Last year, Victoria tried “Chelsea Chopping” (cutting hard back in Chelsea week – mid to late May) a few of her Nepeta to extend the flowering season.
“It worked like a dream,” she says.
Around the walls of the lower part of the garden are mixed borders with shrubs such as the tiered Cornus contraversa “Variegata”, white-flowered Abutilon vitifolium “Tennant’s White” and deep plum-coloured Berberis, roses including “Sally Holmes” and the walls drip with soup-plate sized Clematis and other climbers.
Under giant limes and beeches grow snowdrops and aconites in quantity alongside the mauve Crocus thomasinianus – a marvel in the early part of the year – and Victoria also has many species Snowdrops.
A chalky bank is home to other bulbs, which come up in succession until their neighbouring grasses are tall enough to hide the bulbs’ foliage.
Victoria also grows the chalk-tolerant Magnolia acuminata Daphne – “the best of the yellow-flowered magnolias,” she says. The central part of the garden is called the vegetable garden but there is more than just vegetables growing there.
Up the central path are border carnations, replaced every three years with plants grown from seed, and Rosa “Mrs Oakley Fisher” is surrounded by blue and orange-flowered violas.
“They are the only thing to go with Mrs Oakley Fisher – I buy them from Homebase,” laughs Victoria.
The collection of old-fashioned sweet peas is special and the scent is delicious.
The oldest variety dates from 1699 but most were bred between the 1890s and 1910. Victoria is particularly proud to have bred a new cultivar called “Bramdean” (white), which has been awarded the coveted Award of Garden Merit by the RHS.
Victoria grows a large range of Nerine bowdenii to test their hardiness.
She also trains gooseberries and redcurrants in a special way with three vertical branches per bush.
“The plants don’t get mildew because the air can circulate, and you don’t get prickled when you pick the fruit,”
says Victoria.
There is also a long bed filled with peonies and more interesting climbers on all the walls. The glasshouse is stuffed with plants such as tender rhododendrons, michaelia, clivia and many more that I could not hazard a guess at!
The third, upper area of the garden is the orchard and is more or less just that, but with a few ornamental trees and shrubs among the apples, plums, medlars and quince.
Early on, there are drifts of daffodils and the yew and box tapestry hedge is an interesting feature.
The Apple Store (built in 1899) at the top of the garden is a wonderful place to stand and look down the central path that runs back to the house and enjoy the view of the gardens.

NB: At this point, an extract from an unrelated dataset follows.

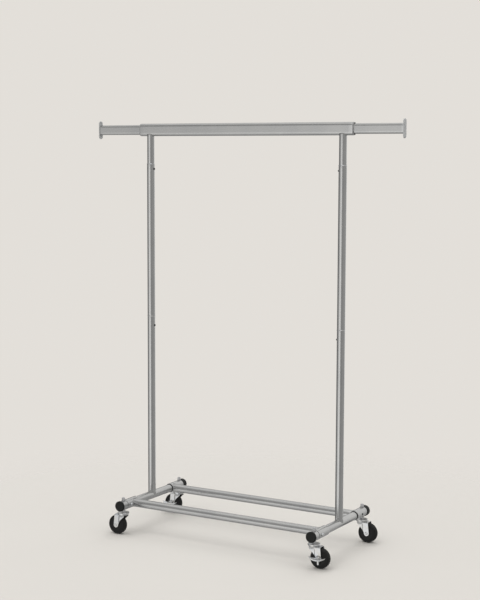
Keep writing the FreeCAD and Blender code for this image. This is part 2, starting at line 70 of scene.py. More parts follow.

Victoria has two full time gardeners – Arthur Heppell and Phillip Ludlow, who are assisted by Eleanor Waterhouse, a student from WRAGS – Women Returners to Amenity Gardening.
The light chalky soil is mulched annually with home-made compost in spring, which feeds and enriches the soil, and, of course, helps to keep the weeds down.
I asked Victoria where she gets most of her plants, especially the newest discoveries and rarer species. “Gardeners give them to me,” she says. “They are generous people who always share their plants. Can you imagine a cook sharing her special recipes? Not on your life!”
And so it was that last summer, I departed from Bramdean House clutching a plant called a Dolichos lablab, which was a new bean to me and gave me much pleasure throughout the summer!